Fortunately, it actually lined up pretty perfectly. I think we’re going to go into production on The Gilded Age in July. And although White Lotus will continue shooting in July, I will probably wrap out by June, just so they can get me back for Gilded Age. The fact that both shows are on HBO definitely worked in my favor, because everyone’s incentivized to make sure everything works out. I’m very grateful to the people. It’s always the boots on the ground. It’s always, like, the first ADs and everybody working together on the schedule. Now ask me about my husband and my kids. That’s a whole other problem [laughs]. I’m going back to Thailand, and my husband is taking care of the children. It’s a very modern marriage over here.

A very modern marriage is a good segue to talk about Bertha Russell and her husband, George Russell. They’re the new generation—the new money—and they’re doing marriage a little bit differently from their friend across the street.

That’s so true. We hear Agnes [Christine Baranski] alluding to the pains of her marriage, which are, as you point out, very common—a lot of marriages of convenience. Bertha and George are in a marriage that is for love, and some other things. Their ambition, clearly. They’re
working in parallel, and it’s respectful. Even when they fall out personally, they keep their eye on the prize. They show up for each other. And they work it out. It’s very progressive.

Obviously you’re not married to Morgan Spector in real life. But when he wore that shirt—that Bertha Russell fan cam shirt—I was like, “This is a real relationship.”

That’s right. I may have an answer to that shirt, and you may see it someday soon. But yes, I was very tickled by that. Morgan and I are great friends. And of course, I adore Rebecca Hall, and they adore Tracy [Letts]. We’re a great foursome. We’re a really good time. Except Morgan and I talk about the end of the world a lot, but otherwise we’re a great time.

What has it been like to work on The White Lotus thus far?

I’m not allowed to talk about the show, of
course. I’ve signed an NDA. But you guys all know who’s cast,
so I think that’s safe territory. Mike is really brilliant at casting. He sometimes will put together actors who have very different styles and approaches, and yet he’s very good at taking care of everybody because he’s an actor himself. He’s very funny, and he’s a very smart director, and he gives excellent direction and I adore him. He doesn’t approach everybody the same, you know? It’s not just Mike coming at you as Mike. Mike is very sensitive to where actors are in their process. I’ve watched him navigate it, and it’s been really interesting to watch.
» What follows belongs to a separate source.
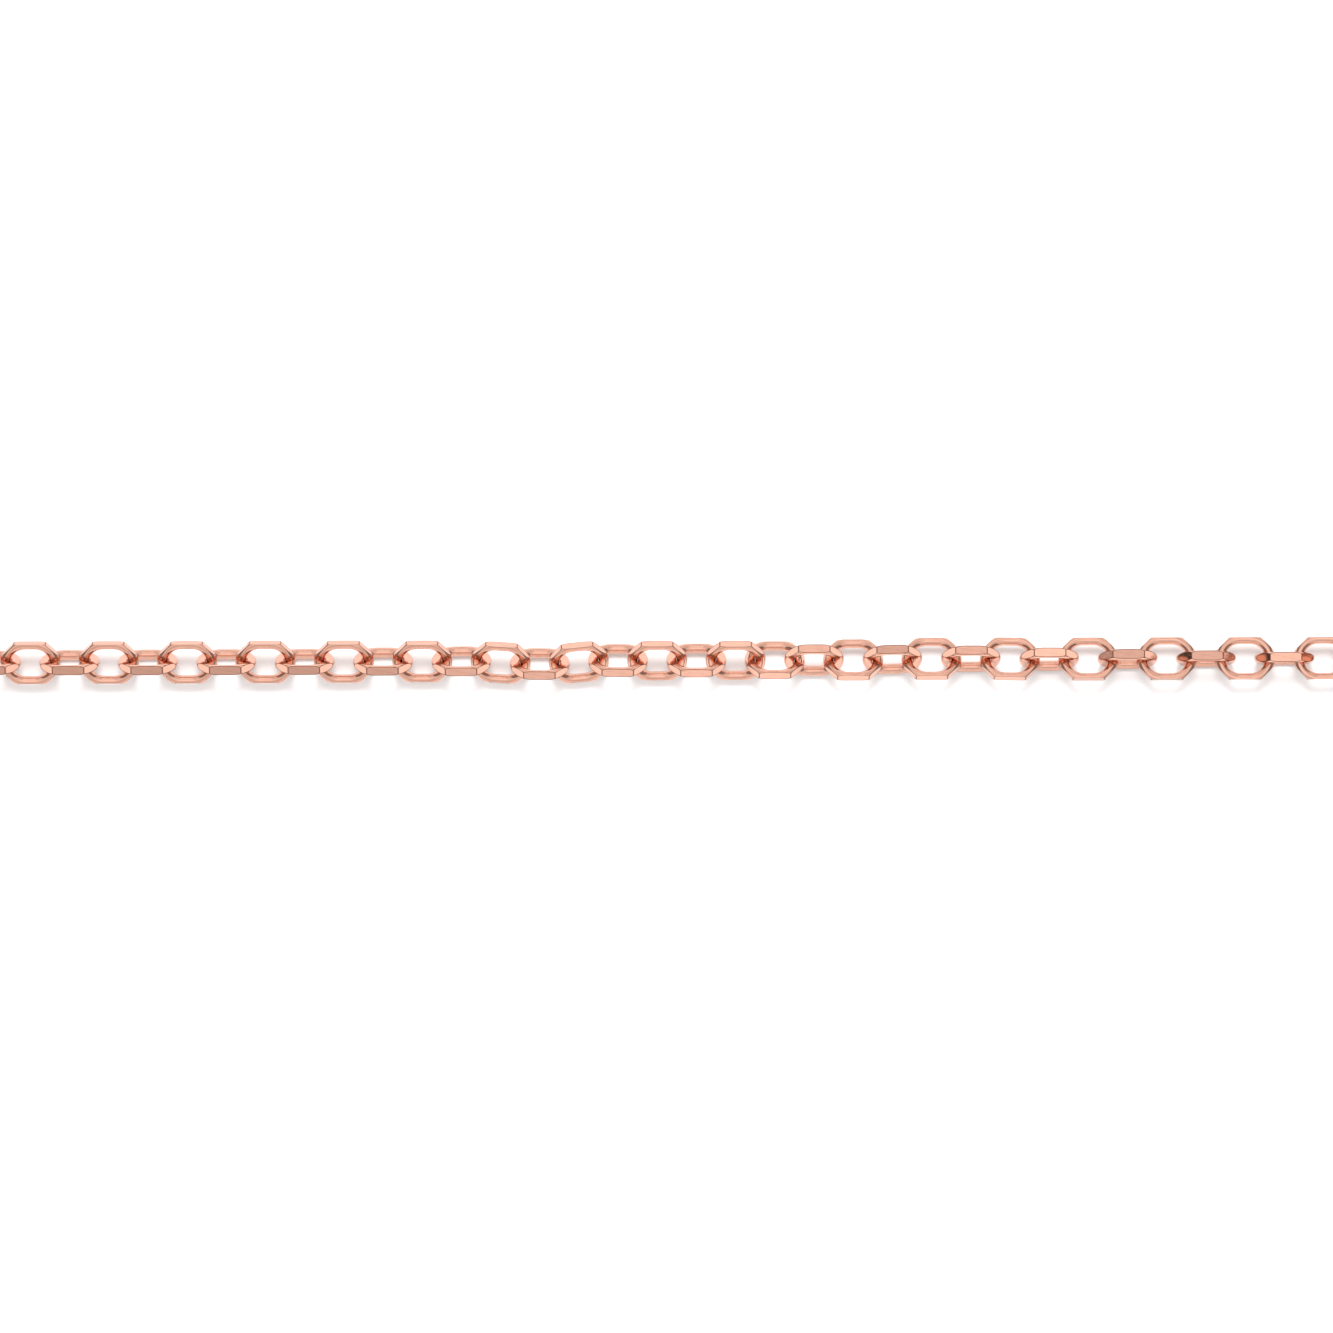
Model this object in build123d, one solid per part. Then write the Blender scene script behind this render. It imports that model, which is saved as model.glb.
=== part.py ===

It’s a huge cast. It’s an international cast. And I think he’s playing with some really interesting dynamics. I think it’s something he would continue to do if they let him, because I think he would like to get bigger and more international and put together weirder groups of people—that’s what he’s passionate about. And I think that’s important in this world, to see people banging up against each other in this way. Of course, he’s satirizing rich white people, and he’s doing it very well. He’s really speaking to people who need to be spoken to in a really interesting way. He had a season about money; he had a season about sex. And this is his season about death. So here we are in this Buddhist country. It bumps up against some things in my own life right now that are really interesting to think about, and so I’m feeling incredibly gratified. And my family is incredibly stressed. [Laughs.]

I saw you on Broadway in 2012’s Who’s Afraid of Virginia Woolf?.

You nerd. [Laughs.]

I know, and I loved it. To go from that to The Leftovers to The Gilded Age to The White Lotus—do you see a through line, or do you just go from project to project? How did you navigate your career?

No. I think the charm of my path has been that I wasn’t one of those kids who knew I was going to be an actor, necessarily. I knew I was interested in it. I can’t lie and say that I wasn’t. But there was no room for it in my family’s lives. So I came to it late, and I’m glad I did, because I had a really full and interesting life up to that point—and got to study some interesting things and study abroad, which is what I always tell young actors to do. It’s, like, read books and travel and meet people and have a life, you know, and then it will inform whatever work you do. So I was always really just open to what the path might be, and always open to changing direction if the path closed. For that reason, I don’t have my sights set on anything in particular. I’m really open to the opportunities that come.

And fortunately for me, I’m really proud of my IMDB page. I think it’s, there’s a lot of great stuff on there. I’ve worked with some amazing showrunners—Damon [Lindelof] and Noah Hawley and now Mike. I’ve just been really, really lucky. And I don’t know what accounts for it. I mean, I know what I’m doing. I’m not like, “Oh, I can’t believe they keep hiring me.” [Laughs.] That’s disingenuous, right? I work hard. I’m trying to get better. I watch myself. I try to identify what some of my habits are. I read everything. I read all the reviews. I read good reviews. I read bad reviews.

A lot of people don’t watch themselves and don’t read reviews.

Oh, I love it. Look, we’re all going to die. Nothing somebody writes in an article is going to be the thing that kills me. A lot of other things are going to kill me, but that’s not one of them. I understand if you’re working onstage and you’re reading reviews while you’re onstage, you can get stuck in your head on that stuff. But also…I don’t know. I like to know how the work’s being received in the world. I think it’s important. I think I’m interested in that conversation about what art is doing. I’m part of what’s doing the art, and I feel like I have some responsibility to understand how that work is landing in the world—to help me hone in on the kind of things I’m
interested in participating in, and what’s something that I don’t think I want to put my name on.

This interview has been edited and condensed.